At 04:29 7/4/99 +0200, you wrote:
>BANNER PROGRAM
<<SNIP>>
>CARDS 'N' CALENDERS
<<SNIP>>
ETC...
As a system administrator for a public school, here is what I feel my
school can use. It is a little askew of simply Linux programs. I am
fortunate to have a number of 386 and 486 donated machines sitting and
waiting for this idea to become reality. Pardon me if I speak as a
demanding customer for a minute. <grin>
I need to take my low end machines and make them do something useful. No
one likes to use DOS or DOS word processors in my school. The staff is busy
trying to educate kids, not learn the old ways of technology. We've
introduced them to Win95 years ago after we took their Macs away and now
that is what they expect to see.
What I would LOVE to see is a CD-ROM and a boot floppy that installs a
small Linux distribution with 6-8 useful programs (~100 MB) that can be run
in small RAM footprint 16 color VGA XWindows session. At the low end, I
don't need to network them (that can come later in version 2 ;), just print
to one of my many dot matrix printers in generic text mode. When my
students boot the machine up, they are prompted for a username and
password. They are then lead to a screen with 6-8 boxes that they can click
on to start a particular program (similar to At Ease).
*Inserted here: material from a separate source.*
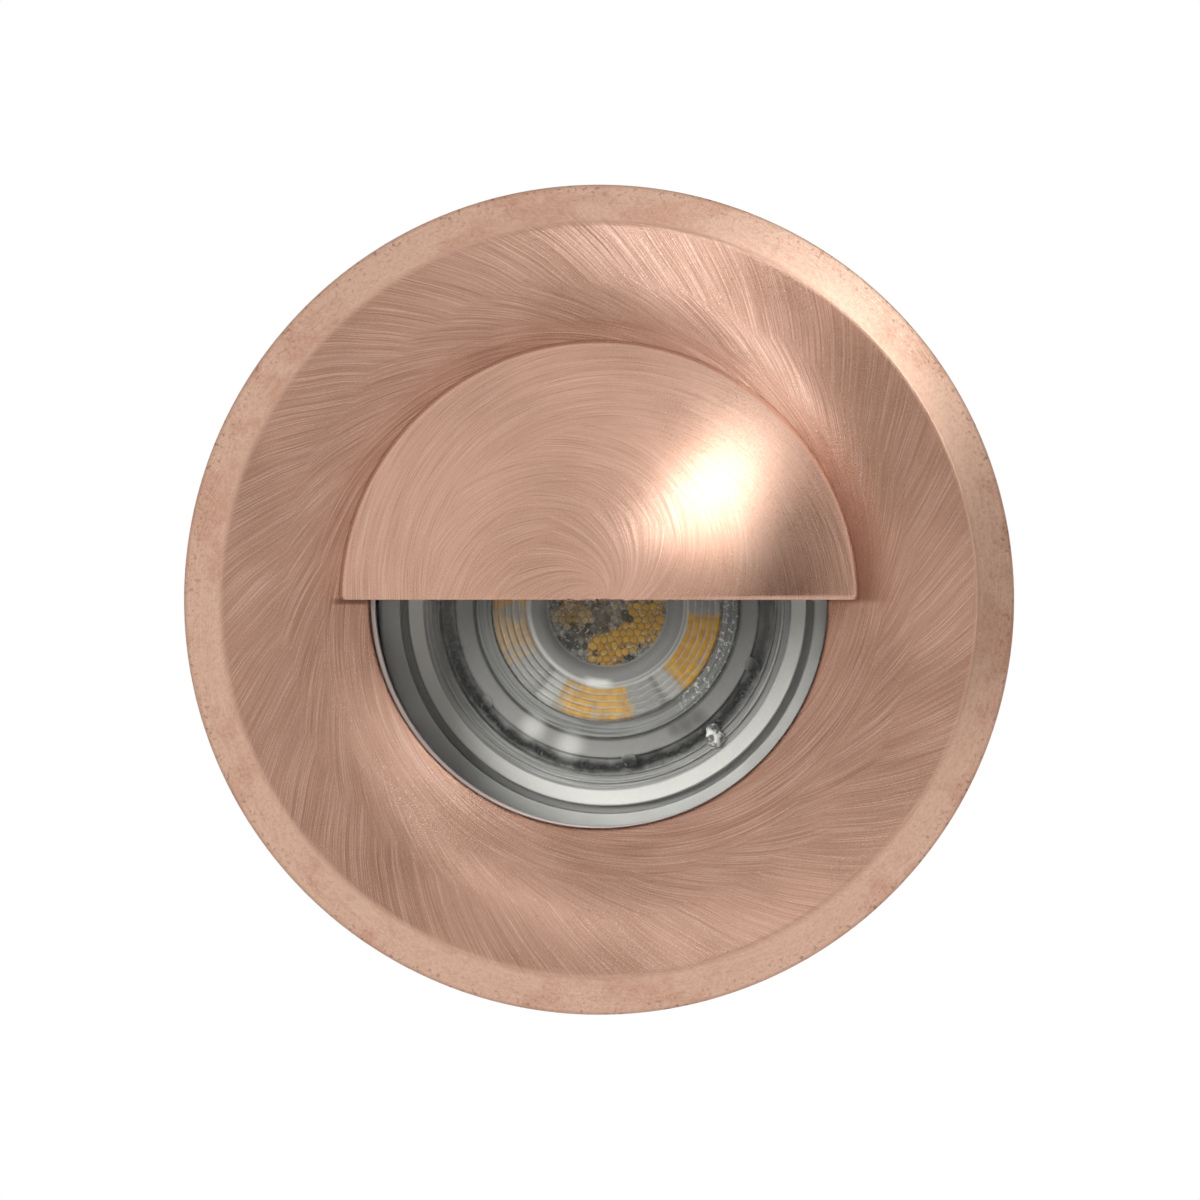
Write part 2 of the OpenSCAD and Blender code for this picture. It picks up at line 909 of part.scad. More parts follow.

When they quit the
program the "At Ease" screen reappears. Oh yeah, a logout/shutdown button
is needed, too.
Of course, the CD-ROMs would be arranged into groups so the programs
correspond to particular age groups/grades. When a machine gets messed up
somehow, the distribution and applications on the CD-ROM can be reinstalled
without losing the user data/scores. Anyone should be able to re-install
from the CD-ROM. An option for "dummy" mode that could pick up the original
configuration from the HD or floppy would guarantee that the software would
be re-installed properly. A teacher module is also necessary for setting up
student accounts.
Is this too much to ask for? Most of the programs we currently use are
fairly simple. Most of them are drill and practice and my students prefer
to do this on a computer that can flash "congratulations!" on the screen
once in a while than to do it on paper. If they are a little bit more fun
and equally educational than the "old fashioned" methods, then they'll be
considered a success.
Help me put these older machines into useful service and I'd be glad to pay
a small fee so that more development could be done.
<end customer rant>
I use Linux extensively on the server side. But, I am not a
software/programmer person. My expertise is in hardware and networking. I
am also a one man MIS department in a school with over 300 computers and
15+ servers (read: insanely busy!). Make it simple for anyone to install
this "perfect product" and I will sing its virtues to all who will listen.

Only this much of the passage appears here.